- Born: Robert Charles Guccione Jr. September 19, 1955 (age 71) New York City, U.S.
- Occupations: Magazine editor, publisher, founder of Spin and Gear magazines
- Years active: 1978–present
- Spouse: Kimberlin Grace Brown (m. 2001)

= Bob Guccione Jr. =

Publisher and founder of Spin and Gear magazines

Robert Charles Guccione Jr. (born September 19, 1955) is an American publisher and the eldest son of late Penthouse founder Bob Guccione. He founded the music magazine Spin.

==Publishing career==

In 1978, after two attempts at going into the publishing business on his own, the young, London-raised Guccione went to work for Penthouse publisher General Media International, a company owned by his father, Penthouse founder Bob Guccione. By the early 1980s, at which time he was running the marketing and circulation department, he left the company (and purported position as heir apparent) to once again attempt to establish his own brand.

===Launching of Spin magazine (1985)===

In 1985, with a loan from his father, he launched Spin. In 1987, his father abruptly shut down the magazine after General Media experienced a financial dip which resulted in a long-lasting estrangement between the two. This estrangement ended a few years prior to the elder Guccione's death on October 20, 2010. The younger Guccione found new investors and relaunched Spin in late 1987. He managed to gather most of the magazine's old staff, and missed only one month of publication.

In 1996, Guccione and Spin were sued for sexual harassment and discrimination by Staci Bonner, a former fact-checker for the magazine. Guccione was cleared of the harassment charges, but found liable for promoting a hostile work environment and not paying Bonner comparably to a man with a comparable job position.

Guccione sold Spin to Vibe in 1997, and shortly thereafter founded Gear, which published until 2003. In 2005, science magazine Discover was purchased from Disney Publishing and Guccione formed Discover Media, LLC to publish the magazine. In 2007, Guccione was ousted as CEO, in what was described by the New York Post as "a falling-out over philosophical differences with his financial backers about how to run the company."

===Gear magazine (1998–2003)===

Gear was launched and published in the United Kingdom devoted chiefly to revealing pictorials of popular singers, B-movie actresses, and models, along with articles on gadgets, cars, fashion, guy tales of sex, and sports.

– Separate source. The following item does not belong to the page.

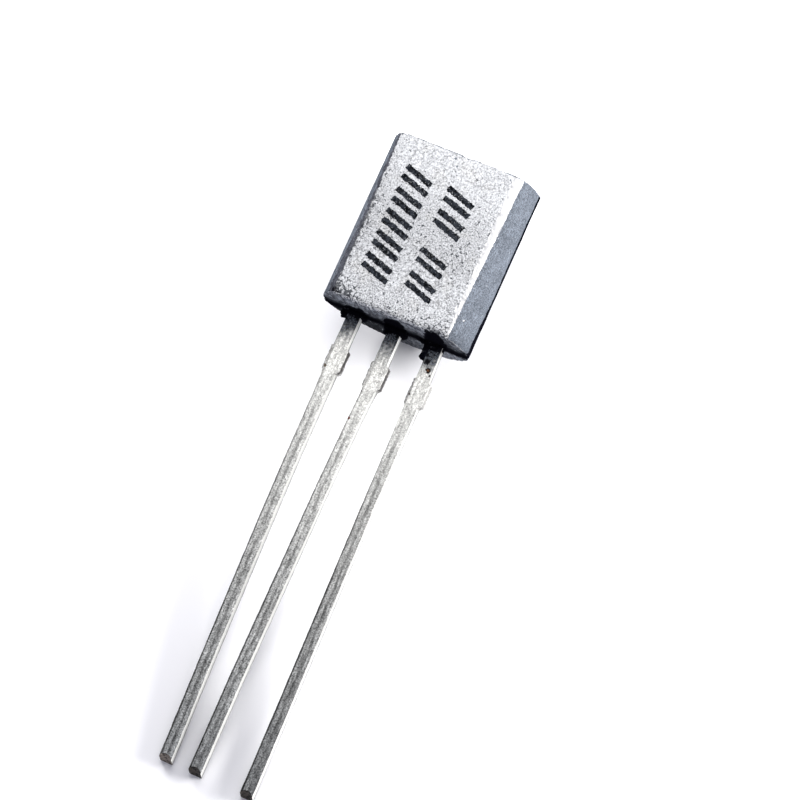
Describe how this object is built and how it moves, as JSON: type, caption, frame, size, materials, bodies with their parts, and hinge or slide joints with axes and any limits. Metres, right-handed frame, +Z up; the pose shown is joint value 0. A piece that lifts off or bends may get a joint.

Gear debuted in September 1998, with actress Peta Wilson on the cover. The magazine established itself with several publishing stunts such as publishing a nude photo of soccer player Brandi Chastain. The publication, which reached a peak circulation of 500,000 copies sold in 2001, discontinued publication in 2003.

====Jessica Biel controversy====
Gear reached its exposure apogee in 2000 when it featured a risqué pictorial of then-17-year-old actress Jessica Biel, who posed while appearing on the WB family drama series 7th Heaven. A controversy arose when 7th Heaven castmate Stephen Collins, who played her father on the series, described the pictures as "child pornography". Collins later admitted to three counts of child abuse. Others, including A.J. Jacobs writing in Esquire, praised it as a brave move by Biel.